Scripts that build objects:
————

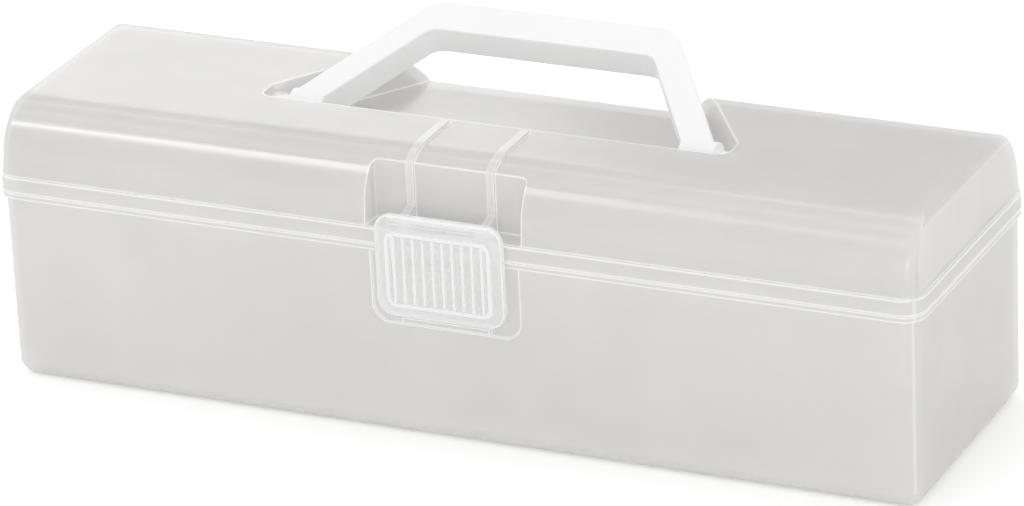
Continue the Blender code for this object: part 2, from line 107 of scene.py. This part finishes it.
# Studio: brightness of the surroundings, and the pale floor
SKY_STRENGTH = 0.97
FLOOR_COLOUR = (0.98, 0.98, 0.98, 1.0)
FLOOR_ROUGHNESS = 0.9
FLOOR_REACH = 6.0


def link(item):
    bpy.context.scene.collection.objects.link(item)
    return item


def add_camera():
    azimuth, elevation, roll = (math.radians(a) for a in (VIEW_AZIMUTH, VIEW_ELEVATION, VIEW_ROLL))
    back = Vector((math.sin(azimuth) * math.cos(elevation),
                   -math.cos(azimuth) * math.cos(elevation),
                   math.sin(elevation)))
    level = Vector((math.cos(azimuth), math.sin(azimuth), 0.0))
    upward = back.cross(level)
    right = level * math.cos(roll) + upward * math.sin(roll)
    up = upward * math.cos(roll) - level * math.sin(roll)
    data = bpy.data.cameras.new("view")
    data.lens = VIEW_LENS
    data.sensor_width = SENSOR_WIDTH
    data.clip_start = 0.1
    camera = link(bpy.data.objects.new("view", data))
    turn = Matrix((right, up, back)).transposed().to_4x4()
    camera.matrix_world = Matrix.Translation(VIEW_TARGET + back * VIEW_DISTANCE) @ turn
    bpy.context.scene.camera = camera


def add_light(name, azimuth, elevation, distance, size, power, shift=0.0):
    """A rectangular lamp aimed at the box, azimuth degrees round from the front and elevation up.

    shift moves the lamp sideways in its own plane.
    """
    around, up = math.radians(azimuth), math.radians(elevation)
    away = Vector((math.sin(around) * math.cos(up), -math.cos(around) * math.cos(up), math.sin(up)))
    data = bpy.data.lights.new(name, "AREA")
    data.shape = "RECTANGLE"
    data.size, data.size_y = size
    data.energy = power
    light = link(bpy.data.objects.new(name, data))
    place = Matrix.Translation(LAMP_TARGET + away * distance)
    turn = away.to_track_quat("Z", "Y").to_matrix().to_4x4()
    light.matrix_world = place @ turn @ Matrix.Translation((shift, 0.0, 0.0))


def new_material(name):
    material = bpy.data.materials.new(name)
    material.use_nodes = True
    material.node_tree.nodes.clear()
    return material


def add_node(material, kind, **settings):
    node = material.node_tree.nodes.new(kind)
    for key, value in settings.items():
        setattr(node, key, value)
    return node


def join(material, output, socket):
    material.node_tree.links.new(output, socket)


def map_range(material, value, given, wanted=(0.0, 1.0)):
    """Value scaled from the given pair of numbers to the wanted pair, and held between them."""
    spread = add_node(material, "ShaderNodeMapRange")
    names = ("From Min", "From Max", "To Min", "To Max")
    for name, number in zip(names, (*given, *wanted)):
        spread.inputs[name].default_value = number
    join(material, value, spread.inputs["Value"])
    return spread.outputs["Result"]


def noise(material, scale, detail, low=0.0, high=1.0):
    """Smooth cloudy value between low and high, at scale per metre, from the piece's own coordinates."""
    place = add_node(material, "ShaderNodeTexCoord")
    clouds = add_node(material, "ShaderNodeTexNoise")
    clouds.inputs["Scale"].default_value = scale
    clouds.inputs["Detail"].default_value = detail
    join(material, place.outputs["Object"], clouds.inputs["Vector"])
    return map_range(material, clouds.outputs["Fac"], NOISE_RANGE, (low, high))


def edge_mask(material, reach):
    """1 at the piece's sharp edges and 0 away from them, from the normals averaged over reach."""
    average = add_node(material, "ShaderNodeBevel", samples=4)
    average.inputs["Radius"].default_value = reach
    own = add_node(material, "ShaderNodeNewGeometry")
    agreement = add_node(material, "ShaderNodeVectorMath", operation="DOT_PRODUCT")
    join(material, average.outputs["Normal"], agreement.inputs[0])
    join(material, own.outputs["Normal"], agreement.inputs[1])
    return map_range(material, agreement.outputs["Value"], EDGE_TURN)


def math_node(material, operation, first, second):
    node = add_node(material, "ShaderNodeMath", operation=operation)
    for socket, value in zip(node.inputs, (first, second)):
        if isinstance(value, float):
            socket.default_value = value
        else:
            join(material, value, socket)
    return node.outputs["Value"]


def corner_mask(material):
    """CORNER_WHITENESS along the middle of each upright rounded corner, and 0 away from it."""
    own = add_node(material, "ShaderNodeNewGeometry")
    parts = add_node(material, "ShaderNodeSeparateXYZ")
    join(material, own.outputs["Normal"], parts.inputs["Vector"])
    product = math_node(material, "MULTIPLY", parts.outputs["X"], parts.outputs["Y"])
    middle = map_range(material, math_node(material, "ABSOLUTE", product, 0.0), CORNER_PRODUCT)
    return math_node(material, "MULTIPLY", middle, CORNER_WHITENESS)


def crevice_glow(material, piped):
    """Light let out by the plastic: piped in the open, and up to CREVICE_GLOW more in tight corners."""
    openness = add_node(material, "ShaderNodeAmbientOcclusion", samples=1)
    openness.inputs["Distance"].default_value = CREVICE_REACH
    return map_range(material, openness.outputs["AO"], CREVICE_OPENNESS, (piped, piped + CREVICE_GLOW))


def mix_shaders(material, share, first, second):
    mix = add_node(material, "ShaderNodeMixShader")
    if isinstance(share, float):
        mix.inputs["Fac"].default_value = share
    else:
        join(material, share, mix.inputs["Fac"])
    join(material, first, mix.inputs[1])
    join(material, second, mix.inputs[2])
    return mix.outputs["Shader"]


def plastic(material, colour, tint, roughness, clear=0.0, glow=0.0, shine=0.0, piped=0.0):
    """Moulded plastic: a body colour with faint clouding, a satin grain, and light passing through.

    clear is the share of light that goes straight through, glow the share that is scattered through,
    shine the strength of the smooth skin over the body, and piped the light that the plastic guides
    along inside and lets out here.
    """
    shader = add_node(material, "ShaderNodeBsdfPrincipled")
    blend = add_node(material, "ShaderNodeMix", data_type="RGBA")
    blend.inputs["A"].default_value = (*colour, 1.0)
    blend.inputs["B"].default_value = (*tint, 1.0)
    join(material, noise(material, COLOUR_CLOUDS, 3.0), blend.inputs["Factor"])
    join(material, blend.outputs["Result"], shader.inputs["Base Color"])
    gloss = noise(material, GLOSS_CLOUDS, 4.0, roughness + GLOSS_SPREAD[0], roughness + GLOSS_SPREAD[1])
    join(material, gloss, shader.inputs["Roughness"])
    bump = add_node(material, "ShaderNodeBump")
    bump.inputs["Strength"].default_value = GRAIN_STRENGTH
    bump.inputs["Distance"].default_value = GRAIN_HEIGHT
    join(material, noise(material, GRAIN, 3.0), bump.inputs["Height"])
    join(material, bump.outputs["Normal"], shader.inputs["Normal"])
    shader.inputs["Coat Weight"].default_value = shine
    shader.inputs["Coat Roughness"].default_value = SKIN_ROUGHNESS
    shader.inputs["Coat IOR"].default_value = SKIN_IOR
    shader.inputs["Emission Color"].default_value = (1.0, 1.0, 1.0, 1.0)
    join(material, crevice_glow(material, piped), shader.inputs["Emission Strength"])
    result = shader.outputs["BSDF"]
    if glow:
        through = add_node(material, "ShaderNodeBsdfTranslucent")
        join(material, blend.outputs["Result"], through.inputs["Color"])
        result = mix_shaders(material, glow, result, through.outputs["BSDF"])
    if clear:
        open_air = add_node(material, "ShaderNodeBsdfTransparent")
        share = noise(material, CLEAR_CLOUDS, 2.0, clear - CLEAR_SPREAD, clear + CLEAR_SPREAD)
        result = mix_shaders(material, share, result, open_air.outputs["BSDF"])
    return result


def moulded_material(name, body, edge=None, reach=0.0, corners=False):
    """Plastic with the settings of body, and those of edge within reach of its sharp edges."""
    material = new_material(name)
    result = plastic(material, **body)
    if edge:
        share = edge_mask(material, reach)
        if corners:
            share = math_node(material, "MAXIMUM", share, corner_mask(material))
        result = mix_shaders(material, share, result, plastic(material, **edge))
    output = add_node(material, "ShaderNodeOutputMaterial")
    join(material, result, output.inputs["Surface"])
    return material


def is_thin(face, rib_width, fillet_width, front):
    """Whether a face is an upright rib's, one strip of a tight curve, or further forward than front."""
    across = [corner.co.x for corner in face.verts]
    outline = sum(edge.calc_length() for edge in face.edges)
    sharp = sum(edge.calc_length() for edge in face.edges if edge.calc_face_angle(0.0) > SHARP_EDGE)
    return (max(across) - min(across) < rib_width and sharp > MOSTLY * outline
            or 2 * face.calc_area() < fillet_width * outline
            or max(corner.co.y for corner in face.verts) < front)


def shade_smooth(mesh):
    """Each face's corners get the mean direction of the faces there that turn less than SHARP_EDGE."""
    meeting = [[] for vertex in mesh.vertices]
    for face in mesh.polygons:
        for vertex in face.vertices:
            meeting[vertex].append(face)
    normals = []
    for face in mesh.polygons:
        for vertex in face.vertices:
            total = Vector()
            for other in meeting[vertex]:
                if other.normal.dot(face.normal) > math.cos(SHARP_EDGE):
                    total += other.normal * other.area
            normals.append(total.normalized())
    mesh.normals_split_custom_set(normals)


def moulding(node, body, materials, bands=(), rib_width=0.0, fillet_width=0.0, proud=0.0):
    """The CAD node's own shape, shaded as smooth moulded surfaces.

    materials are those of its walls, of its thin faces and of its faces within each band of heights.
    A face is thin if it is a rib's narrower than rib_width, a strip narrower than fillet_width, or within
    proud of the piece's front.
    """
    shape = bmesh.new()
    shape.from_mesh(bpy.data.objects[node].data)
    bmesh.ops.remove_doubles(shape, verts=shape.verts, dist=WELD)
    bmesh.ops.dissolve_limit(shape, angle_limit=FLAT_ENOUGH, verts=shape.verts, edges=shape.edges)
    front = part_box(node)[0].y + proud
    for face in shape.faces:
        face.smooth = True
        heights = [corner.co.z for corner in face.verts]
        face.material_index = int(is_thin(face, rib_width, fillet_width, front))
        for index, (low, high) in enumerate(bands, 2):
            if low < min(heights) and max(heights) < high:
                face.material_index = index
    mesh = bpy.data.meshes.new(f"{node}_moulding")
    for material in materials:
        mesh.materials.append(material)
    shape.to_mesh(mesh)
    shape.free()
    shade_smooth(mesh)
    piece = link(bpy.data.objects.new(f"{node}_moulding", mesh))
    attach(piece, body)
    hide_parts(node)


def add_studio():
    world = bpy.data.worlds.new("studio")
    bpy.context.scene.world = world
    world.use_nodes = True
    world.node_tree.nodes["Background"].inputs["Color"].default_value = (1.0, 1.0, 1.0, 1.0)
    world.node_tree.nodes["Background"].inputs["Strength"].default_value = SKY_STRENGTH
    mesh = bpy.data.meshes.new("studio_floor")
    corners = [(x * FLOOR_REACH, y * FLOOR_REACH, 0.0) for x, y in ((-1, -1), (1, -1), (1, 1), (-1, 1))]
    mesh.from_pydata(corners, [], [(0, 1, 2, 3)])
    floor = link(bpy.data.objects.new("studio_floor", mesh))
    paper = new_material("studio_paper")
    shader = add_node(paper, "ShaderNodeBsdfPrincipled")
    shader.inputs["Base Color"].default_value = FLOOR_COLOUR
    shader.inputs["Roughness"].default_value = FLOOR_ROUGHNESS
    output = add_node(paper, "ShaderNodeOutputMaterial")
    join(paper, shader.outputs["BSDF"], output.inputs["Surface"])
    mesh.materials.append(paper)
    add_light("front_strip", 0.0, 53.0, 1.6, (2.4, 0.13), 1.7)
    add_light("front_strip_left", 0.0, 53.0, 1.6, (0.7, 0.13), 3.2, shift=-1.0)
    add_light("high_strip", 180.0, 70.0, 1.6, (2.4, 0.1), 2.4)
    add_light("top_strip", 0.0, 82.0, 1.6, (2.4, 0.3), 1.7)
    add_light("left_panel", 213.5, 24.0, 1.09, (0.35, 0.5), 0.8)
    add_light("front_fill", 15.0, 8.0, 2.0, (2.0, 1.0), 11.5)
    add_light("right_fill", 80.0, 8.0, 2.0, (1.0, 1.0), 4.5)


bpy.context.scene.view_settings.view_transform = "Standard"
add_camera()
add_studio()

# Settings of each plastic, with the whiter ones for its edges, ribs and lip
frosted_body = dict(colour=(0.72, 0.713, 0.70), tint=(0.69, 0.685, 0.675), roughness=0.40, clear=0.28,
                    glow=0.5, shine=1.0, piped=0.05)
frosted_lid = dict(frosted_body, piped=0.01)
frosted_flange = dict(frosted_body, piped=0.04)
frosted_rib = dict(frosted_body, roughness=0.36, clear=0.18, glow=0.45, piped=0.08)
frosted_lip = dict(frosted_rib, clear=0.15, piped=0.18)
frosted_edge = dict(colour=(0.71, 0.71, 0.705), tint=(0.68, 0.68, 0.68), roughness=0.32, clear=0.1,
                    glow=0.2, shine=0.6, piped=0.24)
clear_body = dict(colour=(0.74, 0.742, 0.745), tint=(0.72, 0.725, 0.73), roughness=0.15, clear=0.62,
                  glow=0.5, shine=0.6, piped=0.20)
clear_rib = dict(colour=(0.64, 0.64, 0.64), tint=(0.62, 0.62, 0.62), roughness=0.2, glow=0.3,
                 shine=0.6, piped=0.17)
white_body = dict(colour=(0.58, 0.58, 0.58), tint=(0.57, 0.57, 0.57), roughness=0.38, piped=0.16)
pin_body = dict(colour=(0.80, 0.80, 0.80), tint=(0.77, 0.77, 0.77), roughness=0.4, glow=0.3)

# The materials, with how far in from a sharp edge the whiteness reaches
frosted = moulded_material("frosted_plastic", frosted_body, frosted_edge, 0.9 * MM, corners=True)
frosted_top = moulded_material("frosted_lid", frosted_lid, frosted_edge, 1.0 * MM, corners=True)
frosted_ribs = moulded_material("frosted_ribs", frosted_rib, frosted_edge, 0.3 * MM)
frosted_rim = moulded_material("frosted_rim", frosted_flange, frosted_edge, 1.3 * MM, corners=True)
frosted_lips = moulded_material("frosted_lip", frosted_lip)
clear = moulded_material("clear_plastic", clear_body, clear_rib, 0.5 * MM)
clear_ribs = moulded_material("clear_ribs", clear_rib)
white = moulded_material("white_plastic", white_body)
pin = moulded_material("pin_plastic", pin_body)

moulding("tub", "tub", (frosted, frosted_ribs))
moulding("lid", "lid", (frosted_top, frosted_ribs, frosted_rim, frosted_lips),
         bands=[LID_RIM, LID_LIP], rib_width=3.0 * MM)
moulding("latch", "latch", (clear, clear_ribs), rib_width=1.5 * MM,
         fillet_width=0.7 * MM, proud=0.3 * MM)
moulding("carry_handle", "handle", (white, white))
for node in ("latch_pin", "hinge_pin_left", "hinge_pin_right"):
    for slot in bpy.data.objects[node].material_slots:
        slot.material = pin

————

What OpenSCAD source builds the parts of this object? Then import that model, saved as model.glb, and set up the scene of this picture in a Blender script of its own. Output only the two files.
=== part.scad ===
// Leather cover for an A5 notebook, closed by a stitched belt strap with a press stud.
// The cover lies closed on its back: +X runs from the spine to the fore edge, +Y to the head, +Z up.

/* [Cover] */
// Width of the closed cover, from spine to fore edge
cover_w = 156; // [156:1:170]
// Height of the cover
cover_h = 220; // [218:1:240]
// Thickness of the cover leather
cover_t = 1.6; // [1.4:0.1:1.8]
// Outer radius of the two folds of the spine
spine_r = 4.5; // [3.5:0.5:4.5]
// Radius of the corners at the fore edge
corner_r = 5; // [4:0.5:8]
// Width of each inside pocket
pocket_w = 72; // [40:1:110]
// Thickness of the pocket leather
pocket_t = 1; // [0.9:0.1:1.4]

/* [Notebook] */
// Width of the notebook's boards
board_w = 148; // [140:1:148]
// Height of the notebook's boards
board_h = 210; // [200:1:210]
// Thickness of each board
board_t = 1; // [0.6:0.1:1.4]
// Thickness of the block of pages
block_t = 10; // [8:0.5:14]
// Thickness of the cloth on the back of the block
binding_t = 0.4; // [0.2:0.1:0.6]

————

_INSTRUCTIONS FOR THE TASK_
From the entries above, collect every line with the string "piece" in it.

_ANSWER TO THE PROBLEM_
    """Smooth cloudy value between low and high, at scale per metre, from the piece's own coordinates."""
    """1 at the piece's sharp edges and 0 away from them, from the normals averaged over reach."""
    proud of the piece's front.
    piece = link(bpy.data.objects.new(f"{node}_moulding", mesh))
    attach(piece, body)